Do this: Repeat all of the material exactly as given.
[START Given material]
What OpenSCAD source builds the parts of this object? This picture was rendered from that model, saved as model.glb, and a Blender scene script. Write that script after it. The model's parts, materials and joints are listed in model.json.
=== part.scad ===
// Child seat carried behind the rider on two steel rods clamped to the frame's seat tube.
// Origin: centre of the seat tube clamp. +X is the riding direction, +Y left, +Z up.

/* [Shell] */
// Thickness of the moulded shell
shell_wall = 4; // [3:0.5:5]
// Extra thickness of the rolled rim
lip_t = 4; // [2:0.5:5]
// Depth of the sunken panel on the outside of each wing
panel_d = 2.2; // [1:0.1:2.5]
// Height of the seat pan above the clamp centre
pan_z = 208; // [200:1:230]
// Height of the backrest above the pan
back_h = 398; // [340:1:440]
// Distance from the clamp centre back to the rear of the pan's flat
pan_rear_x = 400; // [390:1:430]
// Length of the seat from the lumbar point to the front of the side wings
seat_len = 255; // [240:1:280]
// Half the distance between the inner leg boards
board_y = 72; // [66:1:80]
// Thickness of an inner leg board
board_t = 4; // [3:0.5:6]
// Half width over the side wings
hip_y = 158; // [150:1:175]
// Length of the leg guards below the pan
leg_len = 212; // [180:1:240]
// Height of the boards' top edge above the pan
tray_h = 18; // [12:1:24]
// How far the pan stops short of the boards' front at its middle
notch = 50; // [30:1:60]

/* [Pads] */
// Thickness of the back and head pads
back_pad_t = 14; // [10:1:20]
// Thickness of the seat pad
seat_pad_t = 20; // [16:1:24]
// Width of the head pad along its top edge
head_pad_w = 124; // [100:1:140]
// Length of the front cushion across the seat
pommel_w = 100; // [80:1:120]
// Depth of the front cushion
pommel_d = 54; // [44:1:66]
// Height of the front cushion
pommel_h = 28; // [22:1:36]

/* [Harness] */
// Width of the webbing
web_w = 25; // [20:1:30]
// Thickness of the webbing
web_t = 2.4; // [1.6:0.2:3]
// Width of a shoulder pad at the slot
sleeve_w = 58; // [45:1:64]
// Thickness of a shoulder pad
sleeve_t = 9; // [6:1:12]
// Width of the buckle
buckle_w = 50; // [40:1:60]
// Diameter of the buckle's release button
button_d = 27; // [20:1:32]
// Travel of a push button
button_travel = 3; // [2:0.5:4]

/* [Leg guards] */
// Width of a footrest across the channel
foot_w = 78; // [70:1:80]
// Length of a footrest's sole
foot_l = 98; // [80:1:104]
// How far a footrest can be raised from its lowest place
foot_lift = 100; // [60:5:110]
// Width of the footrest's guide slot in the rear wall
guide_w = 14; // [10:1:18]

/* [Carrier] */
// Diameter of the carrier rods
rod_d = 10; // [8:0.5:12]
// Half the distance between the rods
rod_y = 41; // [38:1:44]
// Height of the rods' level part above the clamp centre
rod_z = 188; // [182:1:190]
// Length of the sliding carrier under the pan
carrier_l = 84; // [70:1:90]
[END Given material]
Finished task:
What OpenSCAD source builds the parts of this object? This picture was rendered from that model, saved as model.glb, and a Blender scene script. Write that script after it. The model's parts, materials and joints are listed in model.json.
=== part.scad ===
// Child seat carried behind the rider on two steel rods clamped to the frame's seat tube.
// Origin: centre of the seat tube clamp. +X is the riding direction, +Y left, +Z up.

/* [Shell] */
// Thickness of the moulded shell
shell_wall = 4; // [3:0.5:5]
// Extra thickness of the rolled rim
lip_t = 4; // [2:0.5:5]
// Depth of the sunken panel on the outside of each wing
panel_d = 2.2; // [1:0.1:2.5]
// Height of the seat pan above the clamp centre
pan_z = 208; // [200:1:230]
// Height of the backrest above the pan
back_h = 398; // [340:1:440]
// Distance from the clamp centre back to the rear of the pan's flat
pan_rear_x = 400; // [390:1:430]
// Length of the seat from the lumbar point to the front of the side wings
seat_len = 255; // [240:1:280]
// Half the distance between the inner leg boards
board_y = 72; // [66:1:80]
// Thickness of an inner leg board
board_t = 4; // [3:0.5:6]
// Half width over the side wings
hip_y = 158; // [150:1:175]
// Length of the leg guards below the pan
leg_len = 212; // [180:1:240]
// Height of the boards' top edge above the pan
tray_h = 18; // [12:1:24]
// How far the pan stops short of the boards' front at its middle
notch = 50; // [30:1:60]

/* [Pads] */
// Thickness of the back and head pads
back_pad_t = 14; // [10:1:20]
// Thickness of the seat pad
seat_pad_t = 20; // [16:1:24]
// Width of the head pad along its top edge
head_pad_w = 124; // [100:1:140]
// Length of the front cushion across the seat
pommel_w = 100; // [80:1:120]
// Depth of the front cushion
pommel_d = 54; // [44:1:66]
// Height of the front cushion
pommel_h = 28; // [22:1:36]

/* [Harness] */
// Width of the webbing
web_w = 25; // [20:1:30]
// Thickness of the webbing
web_t = 2.4; // [1.6:0.2:3]
// Width of a shoulder pad at the slot
sleeve_w = 58; // [45:1:64]
// Thickness of a shoulder pad
sleeve_t = 9; // [6:1:12]
// Width of the buckle
buckle_w = 50; // [40:1:60]
// Diameter of the buckle's release button
button_d = 27; // [20:1:32]
// Travel of a push button
button_travel = 3; // [2:0.5:4]

/* [Leg guards] */
// Width of a footrest across the channel
foot_w = 78; // [70:1:80]
// Length of a footrest's sole
foot_l = 98; // [80:1:104]
// How far a footrest can be raised from its lowest place
foot_lift = 100; // [60:5:110]
// Width of the footrest's guide slot in the rear wall
guide_w = 14; // [10:1:18]

/* [Carrier] */
// Diameter of the carrier rods
rod_d = 10; // [8:0.5:12]
// Half the distance between the rods
rod_y = 41; // [38:1:44]
// Height of the rods' level part above the clamp centre
rod_z = 188; // [182:1:190]
// Length of the sliding carrier under the pan
carrier_l = 84; // [70:1:90]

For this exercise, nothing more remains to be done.